The Israelis have plenty of frustrations of their own with Fayyad and his boss, P.A. President Mahmoud Abbas, beginning with the unilateral bid for statehood, which many viewed as an end-run around the kind of negotiated settlement that can truly bring this stubborn conflict to a close. And while the predictions of a diplomatic tsunami in September were not realized, neither was the U.N.’s endorsement of Abbas’s request for recognition.
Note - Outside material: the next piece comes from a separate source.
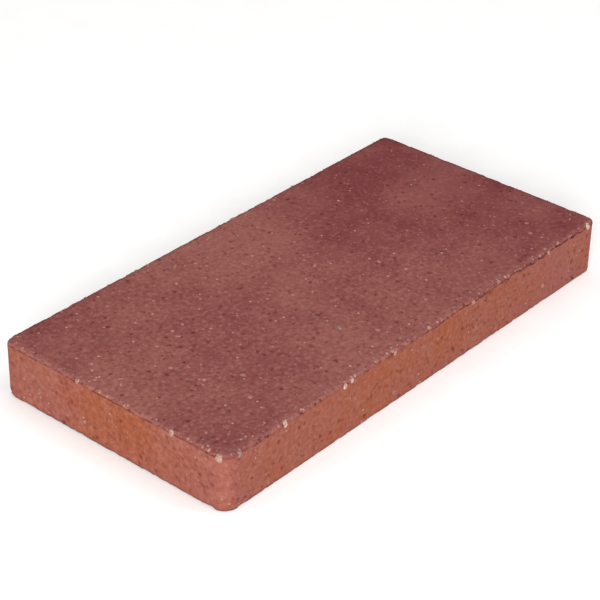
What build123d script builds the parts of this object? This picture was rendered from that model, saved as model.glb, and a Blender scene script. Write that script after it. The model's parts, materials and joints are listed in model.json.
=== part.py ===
"""A dry-cast concrete step stone, 400 x 198 x 43 mm.

Two courses are pressed together in one mould: the thick base course, and a thin pigmented
face course with a rounded arris. Crushed stones show where the faces and the seam between
the courses cut through them. Each course and each stone is its own solid. They fit with no
gap and no overlap, because every pocket is cut by the stone that lies in it.

Frame: millimetres, origin at the centre of the bed face, +X along the length,
+Y across the width, +Z up through the wearing face.
"""

import os
import random

from build123d import *

# The whole stone, as it leaves the mould.
slab_length = 400.0
slab_width = 198.0
slab_height = 43.0
plan_corner_radius = 6.0
rubbed_corner_radius = 10.5
bed_edge_radius = 1.0

# The wearing course, and the V joint where the two courses meet at the sides.
face_height = 3.0
arris_radius = 2.2
joint_bevel = 0.4
seam_level = slab_height - face_height

# The crushed stones: length, width and height as shares of a stone's size, the bevel of
# their edges, and how deep their centre lies below the surface, also as shares of the size.
chip_shape = (1.0, 0.85, 0.75)
chip_bevel = 0.2
chip_depth = 0.2
chip_seam_wander = 0.6
dice = random.Random(16)

half_length = slab_length / 2
half_width = slab_width / 2

# Stones in the long edges, as (place along X, size). The front edge is the -Y one.
front_edge_chips = (
    (-187, 3.6),
    (-145, 4.6),
    (-87, 3.6),
    (-80, 3.4),
    (-36, 3.2),
    (50, 3.4),
    (140, 3.6),
    (190, 4.6),
)
back_edge_chips = ((-172, 4.2), (-104, 3.4), (-38, 3.2), (21, 4.4), (88, 3.4), (155, 3.8))

# Stones in the short edges, as (place along Y, size). The left edge is the -X one.
left_edge_chips = ((-92, 4.6), (-53, 4.0), (30, 3.6))
right_edge_chips = ((-58, 3.6), (11, 4.4), (70, 3.4))

# Stones in the wearing face, as (X, Y, size).
top_chips = (
    (-185, 5, 2.8),
    (-150, -5, 2.6),
    (-145, -30, 3.0),
    (-125, -45, 3.2),
    (-140, -65, 3.0),
    (-40, -55, 3.2),
    (-25, -75, 3.0),
    (10, 10, 3.0),
    (45, -20, 2.8),
    (50, -40, 3.0),
    (150, -75, 3.0),
    (160, -65, 2.8),
)

# Stones in the flat sides, as (place along the side, height above the bed, size).
front_side_chips = ((-35, 8, 3.2), (136, 14, 3.4))
left_side_chips = ((24, 12, 3.0),)


def corner_radius_near(x, y):
    """The plan radius of the corner on that side of the middle."""
    return rubbed_corner_radius if x < 0 and y < 0 else plan_corner_radius


def inset_at(place, half_extent, corner_radius):
    """How far a rounded plan corner draws the side in, at a place along that side."""
    run = max(0.0, abs(place) - (half_extent - corner_radius))
    return corner_radius - (corner_radius**2 - run**2) ** 0.5


# The plan of the stone and of both courses. The corner at the front left is rubbed rounder.
with BuildSketch(Plane.XY) as plan:
    Rectangle(slab_length, slab_width)
    right_corners = plan.vertices().group_by(Axis.X)[-1]
    back_left_corner = plan.vertices().group_by(Axis.X)[0].sort_by(Axis.Y)[-1]
    fillet([*right_corners, back_left_corner], plan_corner_radius)
    front_left_corner = plan.vertices().group_by(Axis.X)[0].sort_by(Axis.Y)[0]
    fillet(front_left_corner, rubbed_corner_radius)

with BuildPart() as whole_stone:
    with BuildSketch(Plane.XY):
        add(plan.sketch)
    extrude(amount=slab_height)
    fillet(whole_stone.faces().sort_by(Axis.Z)[-1].edges(), arris_radius)
    fillet(whole_stone.faces().sort_by(Axis.Z)[0].edges(), bed_edge_radius)


def crushed_stone(name, centre, size):
    """A block with its edges struck off, turned at random and cut flush with the surface."""
    turn = [dice.uniform(0.0, 360.0) for _ in range(3)]
    with BuildPart() as chip:
        with Locations(Location(centre, turn)):
            Box(*(share * size for share in chip_shape))
        chamfer(chip.edges(), chip_bevel * size)
        add(whole_stone.part, mode=Mode.INTERSECT)
    chip.part.label = name
    return chip.part


chips = []


def seam_height():
    """The stones in the edges lie near the seam, a little above or below it."""
    return seam_level + dice.uniform(-chip_seam_wander, chip_seam_wander)


for edge, side, row in (("front", -1, front_edge_chips), ("back", 1, back_edge_chips)):
    for number, (x, size) in enumerate(row, start=1):
        inset = inset_at(x, half_length, corner_radius_near(x, side))
        y = side * (half_width - inset - chip_depth * size)
        chips.append(crushed_stone(f"{edge}_edge_chip_{number}", (x, y, seam_height()), size))

for edge, side, row in (("left", -1, left_edge_chips), ("right", 1, right_edge_chips)):
    for number, (y, size) in enumerate(row, start=1):
        inset = inset_at(y, half_width, corner_radius_near(side, y))
        x = side * (half_length - inset - chip_depth * size)
        chips.append(crushed_stone(f"{edge}_edge_chip_{number}", (x, y, seam_height()), size))

for number, (x, y, size) in enumerate(top_chips, start=1):
    centre = (x, y, slab_height - chip_depth * size)
    chips.append(crushed_stone(f"top_chip_{number}", centre, size))

for number, (x, z, size) in enumerate(front_side_chips, start=1):
    centre = (x, chip_depth * size - half_width, z)
    chips.append(crushed_stone(f"front_side_chip_{number}", centre, size))

for number, (y, z, size) in enumerate(left_side_chips, start=1):
    centre = (chip_depth * size - half_length, y, z)
    chips.append(crushed_stone(f"left_side_chip_{number}", centre, size))

# The base course stands on its bed face and ends at the seam.
with BuildPart() as base_course:
    with BuildSketch(Plane.XY):
        add(plan.sketch)
    extrude(amount=seam_level)
    fillet(base_course.faces().sort_by(Axis.Z)[0].edges(), bed_edge_radius)
    chamfer(base_course.faces().sort_by(Axis.Z)[-1].edges(), joint_bevel)
    add(chips, mode=Mode.SUBTRACT)
base_course.part.label = "base_course"

# The face course lies on it, from the seam to the wearing face.
with BuildPart() as face_course:
    with BuildSketch(Plane.XY.offset(seam_level)):
        add(plan.sketch)
    extrude(amount=face_height)
    fillet(face_course.faces().sort_by(Axis.Z)[-1].edges(), arris_radius)
    chamfer(face_course.faces().sort_by(Axis.Z)[0].edges(), joint_bevel)
    add(chips, mode=Mode.SUBTRACT)
face_course.part.label = "face_course"

os.makedirs("parts", exist_ok=True)
for piece in (base_course.part, face_course.part, *chips):
    export_step(piece, f"parts/{piece.label}.step")
    print(f"{piece.label}: {len(piece.solids())} solid, {piece.volume:.1f} mm3")
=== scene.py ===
# %% [markdown]
# # A red concrete step stone
#
# The real object is a garden paver: a slab of dry-cast concrete, pressed in a steel mould
# and pushed out while it is still green. Nothing on it moves. What makes it look real is
# its skin: sand grains that stand proud, pits between them, a softly rounded top edge with
# a thin broken seam under it, and a few pale stones where the edge cuts through them.
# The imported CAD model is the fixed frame. It gives every size and place used below.

import json
import math
import random

import bmesh
import bpy
from mathutils import Matrix, Vector, kdtree, noise


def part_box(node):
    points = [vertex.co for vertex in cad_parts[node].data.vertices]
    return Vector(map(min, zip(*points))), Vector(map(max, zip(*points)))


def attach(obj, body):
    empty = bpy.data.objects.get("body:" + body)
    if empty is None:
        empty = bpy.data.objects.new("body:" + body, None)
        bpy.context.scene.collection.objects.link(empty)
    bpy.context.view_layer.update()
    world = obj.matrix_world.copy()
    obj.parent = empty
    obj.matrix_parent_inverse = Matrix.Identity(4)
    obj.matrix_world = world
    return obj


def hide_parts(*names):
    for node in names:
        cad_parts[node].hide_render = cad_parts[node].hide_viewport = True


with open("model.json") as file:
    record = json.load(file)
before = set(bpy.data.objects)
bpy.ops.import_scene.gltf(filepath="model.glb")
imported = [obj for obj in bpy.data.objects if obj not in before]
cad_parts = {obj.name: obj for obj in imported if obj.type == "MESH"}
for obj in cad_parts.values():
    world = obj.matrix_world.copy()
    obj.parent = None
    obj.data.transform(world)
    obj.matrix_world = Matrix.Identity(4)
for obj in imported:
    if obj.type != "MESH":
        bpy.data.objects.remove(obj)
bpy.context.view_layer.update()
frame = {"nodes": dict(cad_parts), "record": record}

# %% [markdown]
# ## Sizes from the frame
#
# The two courses of concrete are the CAD nodes `base_course` and `face_course`. Their boxes
# give the slab's length, width and height and the level of the seam between them. The
# radii can't be read from a box, so they are written out here, as the CAD model has them.

# %% Sizes
MM = 0.001
_, base_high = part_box("base_course")
_, face_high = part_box("face_course")
half_length = face_high.x
half_width = face_high.y
slab_top = face_high.z
seam_level = base_high.z
plan_corner_radius = 6 * MM
rubbed_corner_radius = 10.5 * MM
arris_radius = 2.2 * MM
bed_edge_radius = 1.0 * MM
chip_nodes = sorted(name for name in frame["nodes"] if "chip" in name)
print("slab", 2 * half_length, 2 * half_width, slab_top, "with", len(chip_nodes), "stones")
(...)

This has left Fayyad in a precarious political situation that, made more uncertain by his government’s unity talks with Hamas, has signaled its dislike for the wonkish prime minister whom Western leaders love to embrace. If a forced retirement is in his future, Fayyad is not saying. On the contrary, he speaks with enthusiasm about the strides that his government has made to become more efficient, to reach Western standards of accountability, to include women at all levels and to act, in his words, “in a mature way.”
He mentions that although public opinion polls show that a majority of Israelis and Palestinians still want a two-state solution, there is also a majority that think it won’t happen.
“Part of what I’ve been trying to do, consciously, is bridge the gap between these two positions: one where you prefer to see it happen, the other where you don’t think it’s going to happen,” Fayyad said. “Well, guess what? Unless you believe it will happen, it’s not going to happen. This is one of those evolutionary events that are most unlikely to be realized unless you create a sense of inevitability. Because that’s what’s going to provide the transformative power to really convert this from something we’d like to have to reality.”
His words sound an awful lot like Theodor Herzl’s famous dictum, “If you will it, it is no dream.” Yet Fayyad is not just a dreamer. As the region churns with conflict, and peace talks barely limp along, his persistent drive to build the institutions of Palestinian statehood may be the future’s best, and only, hope.